5. О необходимости взрослости...



Итак, спустя тысячу лет развития Россия — по-прежнему «подросток». Об этом писал в 1918 году и Василий Розанов, но с удивлением и тоской:

«Страшно, дико: но, проживя тысячу лет — мы всё ещё считаем себя “молодыми”, “молодою нациею”»{416}.

Однако ощущение это, что нам ещё всё только предстоит начать, как я уже говорил, коренится в глубокой традиции культуры без наследства. Недоверие к собственному прошлому рождает веру в великое будущее. Но где гарантии этого величия? Константин Леонтьев звучит здесь скептичнее и желчнее любого западника:

«Разве решено, что именно предстоит России в будущем?

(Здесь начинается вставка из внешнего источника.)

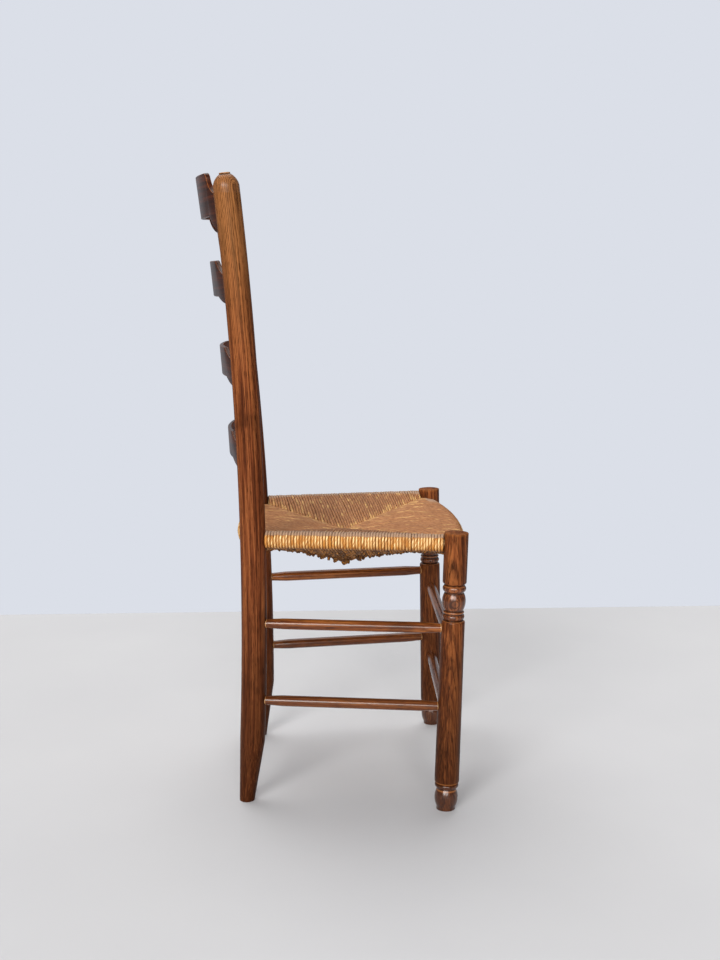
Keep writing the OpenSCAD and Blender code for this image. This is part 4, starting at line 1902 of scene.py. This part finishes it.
@dataclass
class Chair:
    """The whole chair, built piece by piece."""

    plan: ChairPlan = field(default_factory=ChairPlan)
    side_levels: tuple[float, float] = (302.5 * MM, 172.7 * MM)
    front_levels: tuple[float, float] = (276 * MM, 140 * MM)
    rear_level: float = 236 * MM

    def posts(self) -> None:
        """Build the four posts."""
        rear, front = REAR_POST_FINISH.build(), FRONT_POST_FINISH.build()
        boards = {
            Side.LEFT: ((-0.045, 0.034, 1.7), (-0.050, -0.028, 4.4)),
            Side.RIGHT: ((0.034, 0.040, 0.0), (0.041, 0.004, 3.1)),
        }
        for side, (rear_board, front_board) in boards.items():
            RearPost(self.plan, side).build(rear, rear_board)
            FrontPost(self.plan, side).build(front, front_board)

    def slats(self) -> None:
        """Build the four back slats, from the top down."""
        material = SLAT_FINISH.build()
        # The last number of each row sets the wear and painted highlight on the slat's arrises.
        rows = (
            ((980, 41, 96, 41, 6, 26, 50), 1.0),
            ((850, 36, 79, 34.5, 10, 23, 36), 0.4),
            ((718, 35, 79, 28, 8, 20.5, 36), 0.4),
            ((583, 33, 75, 25, 6, 20, 35), 0.4),
        )
        for number, (row, rubbing_and_sheen) in enumerate(rows, start=1):
            slat = BackSlat(self.plan, number, *(size * MM for size in row), rubbing_and_sheen)
            slat.build(material, (0.03, 0.05 * number, number))

    def stretchers(self) -> None:
        """Build the seven stretchers."""
        material = STRETCHER_FINISH.build()
        left, right = Side
        rear = self.plan.rear_axis, self.plan.rear_post_d / 2
        front = self.plan.front_axis, self.plan.front_post_d / 2
        words = ("upper", "lower")
        runs = [
            (f"{side.word}_{word}", rear, side, front, side, z)
            for side in Side
            for word, z in zip(words, self.side_levels)
        ]
        runs += [
            (f"front_{word}", front, right, front, left, z)
            for word, z in zip(words, self.front_levels)
        ]
        runs.append(("rear", rear, right, rear, left, self.rear_level))
        for number, (name, row, side, far_row, far_side, z) in enumerate(runs):
            (axis, radius), (far_axis, far_radius) = row, far_row
            start, end = axis(side, z), far_axis(far_side, z)
            rung = Stretcher(f"stretcher_{name}", start, end, radius, far_radius)
            rung.build(material, (0.02 + 0.006 * number, 0.01 * number, 0.7 * number))

    def rails(self) -> None:
        """Finish the four seat rails, which stay as they were made."""
        for finish, ends in (
            (SIDE_RAIL_FINISH, ("left", "right")),
            (CROSS_RAIL_FINISH, ("front", "rear")),
        ):
            material = finish.build()
            for end in ends:
                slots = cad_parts[f"seat_rail_{end}"].data.materials
                slots.clear()
                slots.append(material)

    def build(self) -> None:
        """Build every piece."""
        self.posts()
        self.slats()
        self.stretchers()
        self.rails()
        RushSeat(self.plan, RushFinish().build(), StuffingFinish().build()).build()


def main() -> None:
    """Build the studio and the chair."""
    logging.basicConfig(level=logging.INFO, format="%(name)s: %(message)s")
    Studio().build()
    Chair().build()


if __name__ == "__main__":
    main()
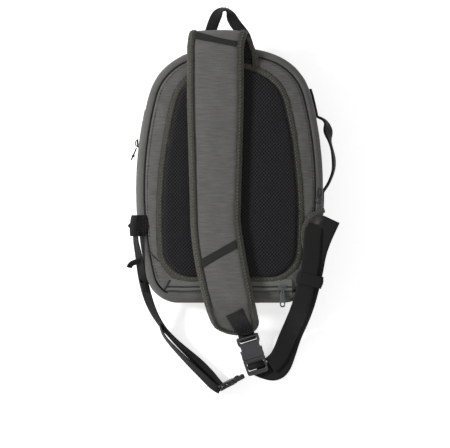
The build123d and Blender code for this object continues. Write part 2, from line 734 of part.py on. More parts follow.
def wire_ring(centre, radius=RING_RADIUS, wire=RING_WIRE):
    return Pos(*centre) * Torus(radius, wire)


MAIN_RING_Y = MAIN_SLIDER_Y - SLIDER_LENGTH / 2 - RING_RADIUS - RING_WIRE - CLEAR
MAIN_RING_X = side_x(MAIN_RING_Y, 6.0)
MAIN_RING_Z = MAIN_SLIDER_LOW + 2.0


def main_pull_ring():
    return wire_ring((MAIN_RING_X, MAIN_RING_Y, MAIN_RING_Z))


def front_slider():
    band = ring(BAG, -WEBBING_THICKNESS - SLIP - SLIDER_HEIGHT, -WEBBING_THICKNESS - SLIP, FRONT_SLIDER_Z - 4,
                FRONT_SLIDER_Z + 4)
    half = SLIDER_LENGTH / 2
    return band & block((-400, -60), (FRONT_SLIDER_Y - half, FRONT_SLIDER_Y + half), (0, 100))


FRONT_PULL_X = -side_x(FRONT_SLIDER_Y - 8) - 5.0


def front_pull():
    top_y = FRONT_SLIDER_Y - SLIDER_LENGTH / 2 - SLIP
    return block((FRONT_PULL_X - FRONT_PULL_THICKNESS, FRONT_PULL_X), (top_y - 16, top_y),
                 (FRONT_SLIDER_Z - 2, FRONT_SLIDER_Z + 2))


POCKET_SLIDER_LOW = FLAP_HIGH_Z + SLIP
POCKET_PULL_Z = POCKET_SLIDER_LOW + 1.8


def pocket_slider():
    half = SLIDER_LENGTH / 2
    body = block((POCKET_SLIDER_X - half, POCKET_SLIDER_X + half), (POCKET_ZIP_Y - 4, POCKET_ZIP_Y + 4),
                 (POCKET_SLIDER_LOW, POCKET_SLIDER_LOW + SLIDER_HEIGHT))
    return fillet(body.edges().filter_by(Axis.Z), 2.5)


def pocket_pull():
    top_y = POCKET_ZIP_Y - 4 - SLIP
    z = (POCKET_PULL_Z - PULL_THICKNESS / 2, POCKET_PULL_Z + PULL_THICKNESS / 2)
    half = PULL_WIDTH / 2
    body = block((POCKET_SLIDER_X - half, POCKET_SLIDER_X + half), (top_y - PULL_LENGTH, top_y), z)
    hole = raised(Pos(POCKET_SLIDER_X, top_y - PULL_LENGTH + half) * Circle(half - 1.4), 0, 200)
    return fillet(body.edges().filter_by(Axis.Z), half - 0.2) - hole


def build():
    socket, plug, prongs, _ = MAIN_BUCKLE
    small_socket, small_plug, small_prongs, _ = SMALL_BUCKLE
    return {
        "front_panel": front_panel(),
        "gusset_band": gusset_band(),
        "front_piping": front_piping(),
        "lining_wall": lining_wall(),
        "front_pocket_wall": front_pocket_wall(),
        "inner_sleeve": inner_sleeve(),
        "main_zip_body_half": body_zip(),
        "handle_patch_upper": handle_patch_upper(),
        "handle_patch_lower": handle_patch_lower(),
        "haul_loop_patch": haul_loop_patch(),
        "front_pocket_zip": front_zip(),
        "back_fabric": back_fabric(),
        "back_stiffener": back_stiffener(),
        "back_lining": back_lining(),
        "back_foam": back_foam(),
        "back_mesh": back_mesh(),
        "back_binding": back_binding(),
        "main_zip_lid_half": lid_zip(),
        "pocket_flap_upper": pocket_flap_upper(),
        "pocket_flap_lower": pocket_flap_lower(),
        "pocket_zip": pocket_zip(),
        "right_wing": right_wing(),
        "right_wing_binding": right_wing_binding(),
        "left_anchor_tab": left_anchor(),
        "strap_yoke": strap_yoke(),
        "strap_face": strap_face(),
        "strap_foam": strap_foam(),
        "strap_backing": strap_backing(),
        "strap_edge_binding": strap_binding(),
        "strap_tape_upper": strap_tape_upper(),
        "strap_tape_lower": strap_tape_lower(),
        "strap_end_webbing": strap_end_webbing(),
        "main_buckle_socket": MAIN_PLACE * socket,
        "main_buckle_plug": MAIN_PLACE * plug,
        "main_buckle_prong_left": MAIN_PLACE * prongs[0],
        "main_buckle_prong_right": MAIN_PLACE * prongs[1],
        "small_buckle_socket": SMALL_PLACE * small_socket,
        "small_buckle_plug": SMALL_PLACE * small_plug,
        "small_buckle_prong_lower": SMALL_PLACE * small_prongs[0],
        "small_buckle_prong_upper": SMALL_PLACE * small_prongs[1],
        "wide_webbing": free_webbing("wide_webbing", WIDE_ROUTE, WIDE_WEBBING, True),
        "wide_webbing_tail": free_webbing("wide_webbing_tail", WIDE_TAIL_ROUTE, WIDE_WEBBING, True),
        "wide_webbing_keeper": wide_keeper(),
        "narrow_webbing": free_webbing("narrow_webbing", NARROW_ROUTE, NARROW_WEBBING, False),
        "narrow_webbing_tail": free_webbing("narrow_webbing_tail", NARROW_TAIL_ROUTE, NARROW_WEBBING, False),
        "narrow_webbing_keeper": narrow_keeper(),
        "haul_loop": haul_loop(),
        "side_handle": side_handle(),
        "main_zip_slider": main_slider(),
        "main_zip_ring": main_pull_ring(),
        "front_zip_slider": front_slider(),
        "front_zip_pull": front_pull(),
        "pocket_zip_slider": pocket_slider(),
        "pocket_zip_pull": pocket_pull(),
    }


os.makedirs("parts", exist_ok=True)
PARTS = build()
for node, shape in PARTS.items():
    export_step(shape, f"parts/{node}.step")
print(len(PARTS), "nodes")
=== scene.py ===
"""Looks of a sling bag: fabric shell, mesh back pad, padded shoulder strap, webbing, buckles and zips."""

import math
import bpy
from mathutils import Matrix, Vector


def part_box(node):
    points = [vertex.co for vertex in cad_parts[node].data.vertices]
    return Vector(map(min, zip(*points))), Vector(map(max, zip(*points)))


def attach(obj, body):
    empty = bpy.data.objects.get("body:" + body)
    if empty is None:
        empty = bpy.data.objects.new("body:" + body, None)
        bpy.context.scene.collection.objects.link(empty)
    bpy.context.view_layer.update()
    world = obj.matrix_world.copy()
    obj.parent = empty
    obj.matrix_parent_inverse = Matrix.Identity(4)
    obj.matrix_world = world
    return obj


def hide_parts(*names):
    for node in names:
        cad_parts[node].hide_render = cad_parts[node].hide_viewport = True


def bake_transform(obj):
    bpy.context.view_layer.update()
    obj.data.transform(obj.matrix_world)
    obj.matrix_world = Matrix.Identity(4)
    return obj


bl_info = {
    "name": "Sling Bag",
    "version": (1, 0, 0),
    "blender": (4, 5, 0),
    "location": "View3D > Sidebar > Sling Bag",
    "description": "Builds the sling bag's soft parts, fittings and studio around its packed frame",
    "category": "Object",
}

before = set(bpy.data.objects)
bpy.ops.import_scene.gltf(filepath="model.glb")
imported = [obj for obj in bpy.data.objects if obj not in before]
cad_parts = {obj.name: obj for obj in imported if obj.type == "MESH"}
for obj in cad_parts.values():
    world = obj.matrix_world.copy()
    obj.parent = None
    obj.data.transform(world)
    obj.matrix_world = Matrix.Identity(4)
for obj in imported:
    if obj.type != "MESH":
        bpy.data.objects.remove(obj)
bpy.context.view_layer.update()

import bpy
from bpy.props import FloatProperty, FloatVectorProperty, IntProperty, PointerProperty
from mathutils import Matrix, Vector, noise

MM = 0.001
ZIP_END_Y = -150
INNER_LINING_INSET = 24
WIDE_LIMIT = 20
SLIDER_LIFT = 0.9
BAG_BODY = "bag_body"
LID = "back_panel"
STRAP = "shoulder_strap"


# --- sizes read from the frame ------------------------------

def limits(node):
    """Lowest and highest corner of a frame node, in millimetres."""
    low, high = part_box(node)
    return low / MM, high / MM


SHELL_LOW, SHELL_HIGH = limits("gusset_band")
FRONT_LOW, FRONT_HIGH = limits("front_panel")
LID_LOW, LID_HIGH = limits("back_fabric")
PAD_LOW, PAD_HIGH = limits("back_mesh")
YOKE_LOW, YOKE_HIGH = limits("strap_yoke")
WING_LOW, WING_HIGH = limits("right_wing")
TAB_LOW, TAB_HIGH = limits("left_anchor_tab")
SLIDER_LOW, SLIDER_HIGH = limits("pocket_zip_slider")

RIM_Z = SHELL_HIGH.z
HALF_WIDTH = SHELL_HIGH.x
TOP_Y = SHELL_HIGH.y
BOTTOM_Y = SHELL_LOW.y
LID_INSET = HALF_WIDTH - LID_HIGH.x
PAD_TOP_Z = PAD_HIGH.z


# --- settings ------------------------------

def colour_setting(name, text, default):
    return FloatVectorProperty(name=name, description=text, subtype="COLOR", size=3, min=0, max=1,
                               default=default)


def size_setting(name, text, default):
    """A length in metres, shown in scene units."""
    return FloatProperty(name=name, description=text, unit="LENGTH", subtype="DISTANCE", min=0,
                         default=default)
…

Разве есть положительные доказательства, что мы молоды. <...> Тысячелетняя бедность творческого духа ещё не ручательство за будущие богатые плоды»{417}.

Аналогично в середине прошлого века отношение А. С. Хомякова к рассуждениям о «детской восприимчивости» России:

«Утешительный вывод: девятисотлетний рост будущей обезьяны»{418}.

Эти ламентации — реакция на бесконечные попытки каждый раз начать всё заново.

Вряд ли такое состояние общества говорит об устойчивости цивилизационных завоеваний. Склонность к постоянным перерывам в развитии свидетельствует скорее не о молодости, а о духовной невзрослости, об определённой, многократно опробованной культурой защитной реакции против усложнения социума. Разговоры о нашей исторической юности возникали в результате нежелания знать своё реальное прошлое, пусть скверное, не красящее, но действительно бывшее. Гораздо легче и спокойнее, как это и делает подросток, придумать себе красивую биографию, создать руками официозных борзописцев историко-олеографическую родословную России. Но это псевдоистория.